Task directions - Reproduce the data exactly.

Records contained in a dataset
____________
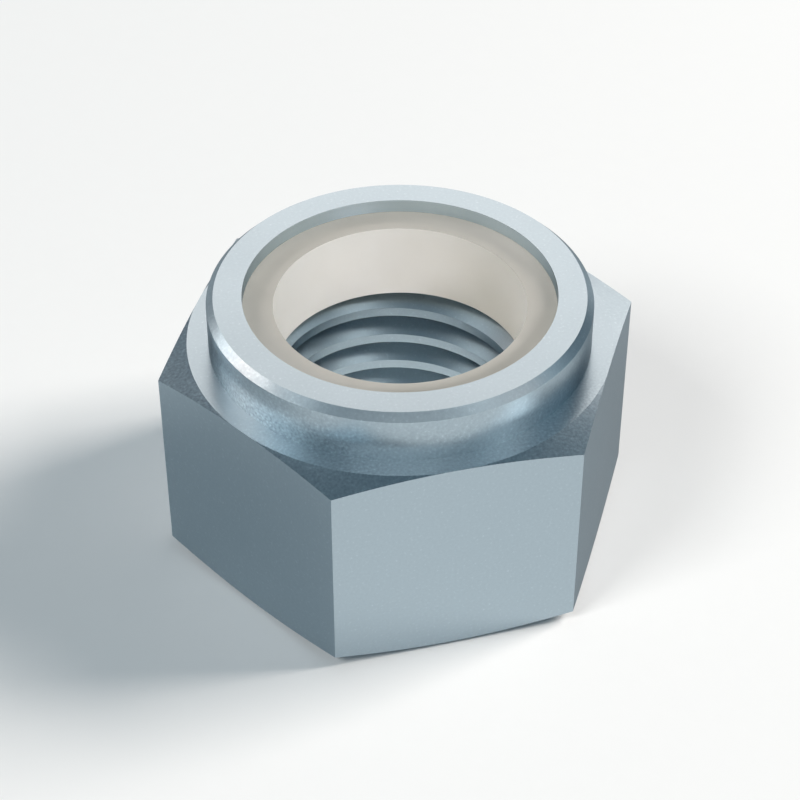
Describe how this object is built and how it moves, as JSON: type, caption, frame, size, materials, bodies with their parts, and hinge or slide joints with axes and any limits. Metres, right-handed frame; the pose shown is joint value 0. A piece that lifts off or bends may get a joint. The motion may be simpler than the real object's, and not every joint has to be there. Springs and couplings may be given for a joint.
{
  "type": "nylon insert lock nut",
  "caption": "Steel hexagon lock nut with a round collar that holds a nylon locking ring above a metric thread; it grips a bolt so that vibration can't loosen it.",
  "frame": {"origin": "centre of the bearing face, on the thread's axis", "axes": "+Z along the thread, from the bearing face to the end with the locking ring; X through two opposite corners of the hexagon, Y square to two opposite flats"},
  "size_m": [0.0278, 0.024, 0.016],
  "materials": {
    "plated_steel": "blue zinc plating, satin, with a fine grain",
    "nylon": "natural nylon, smooth and matt"
  },
  "bodies": {
    "root": {"nut_body": "plated_steel", "locking_ring": "nylon"}
  },
  "joints": []
}
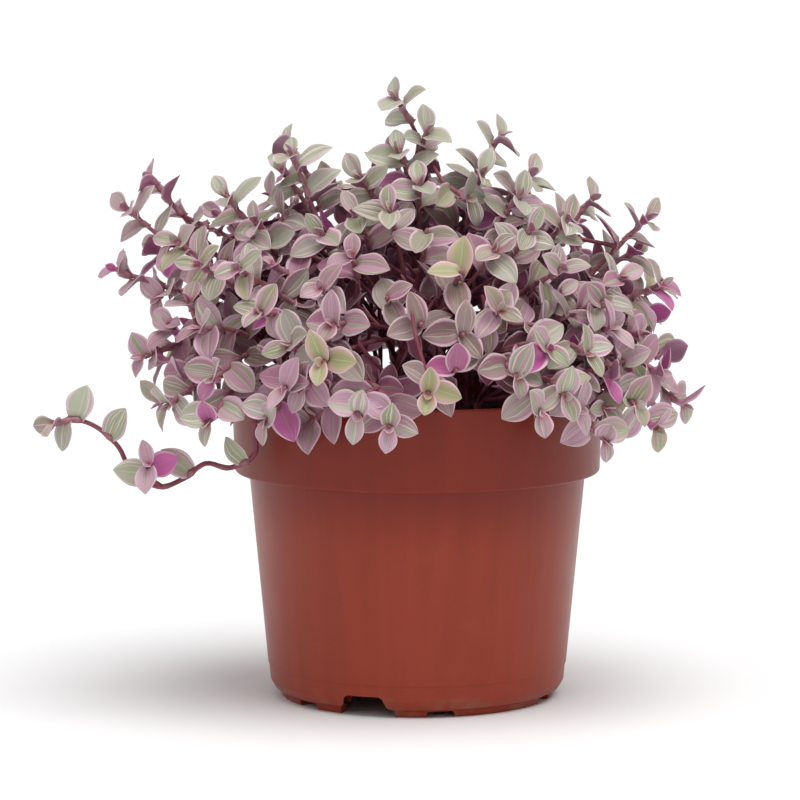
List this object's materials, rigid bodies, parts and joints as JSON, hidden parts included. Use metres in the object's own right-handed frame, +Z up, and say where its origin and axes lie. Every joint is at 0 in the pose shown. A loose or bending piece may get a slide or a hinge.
____________
Result of this exercise -
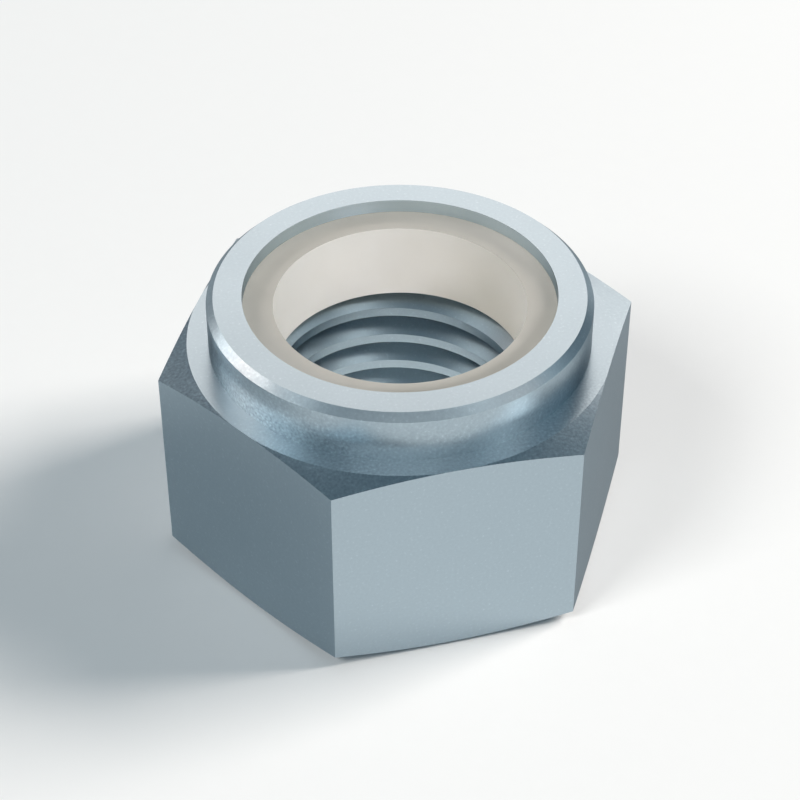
Describe how this object is built and how it moves, as JSON: type, caption, frame, size, materials, bodies with their parts, and hinge or slide joints with axes and any limits. Metres, right-handed frame; the pose shown is joint value 0. A piece that lifts off or bends may get a joint. The motion may be simpler than the real object's, and not every joint has to be there. Springs and couplings may be given for a joint.
{
  "type": "nylon insert lock nut",
  "caption": "Steel hexagon lock nut with a round collar that holds a nylon locking ring above a metric thread; it grips a bolt so that vibration can't loosen it.",
  "frame": {"origin": "centre of the bearing face, on the thread's axis", "axes": "+Z along the thread, from the bearing face to the end with the locking ring; X through two opposite corners of the hexagon, Y square to two opposite flats"},
  "size_m": [0.0278, 0.024, 0.016],
  "materials": {
    "plated_steel": "blue zinc plating, satin, with a fine grain",
    "nylon": "natural nylon, smooth and matt"
  },
  "bodies": {
    "root": {"nut_body": "plated_steel", "locking_ring": "nylon"}
  },
  "joints": []
}
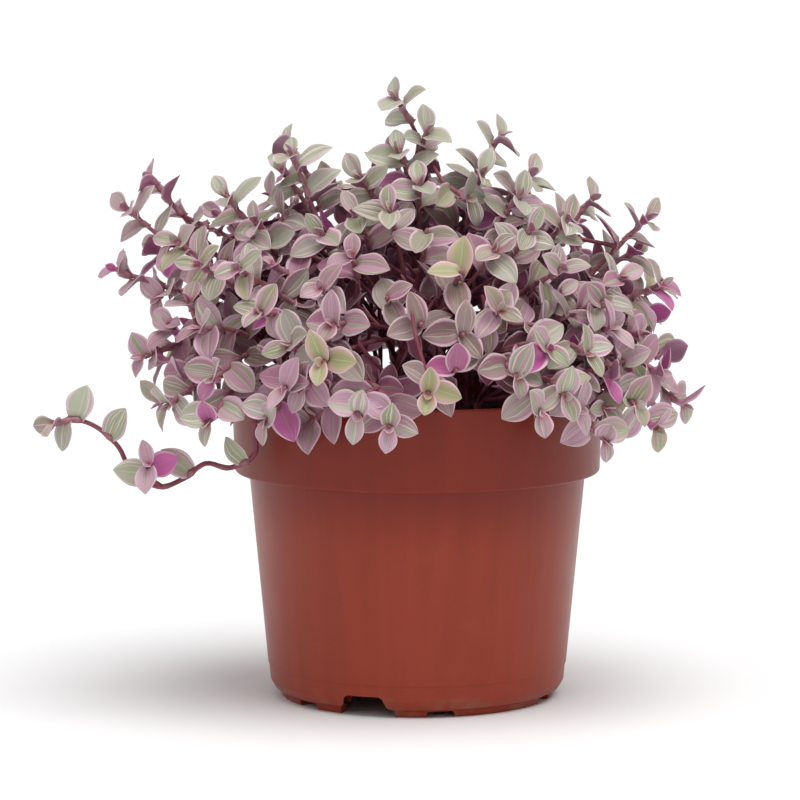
List this object's materials, rigid bodies, parts and joints as JSON, hidden parts included. Use metres in the object's own right-handed frame, +Z up, and say where its origin and axes lie. Every joint is at 0 in the pose shown. A loose or bending piece may get a slide or a hinge.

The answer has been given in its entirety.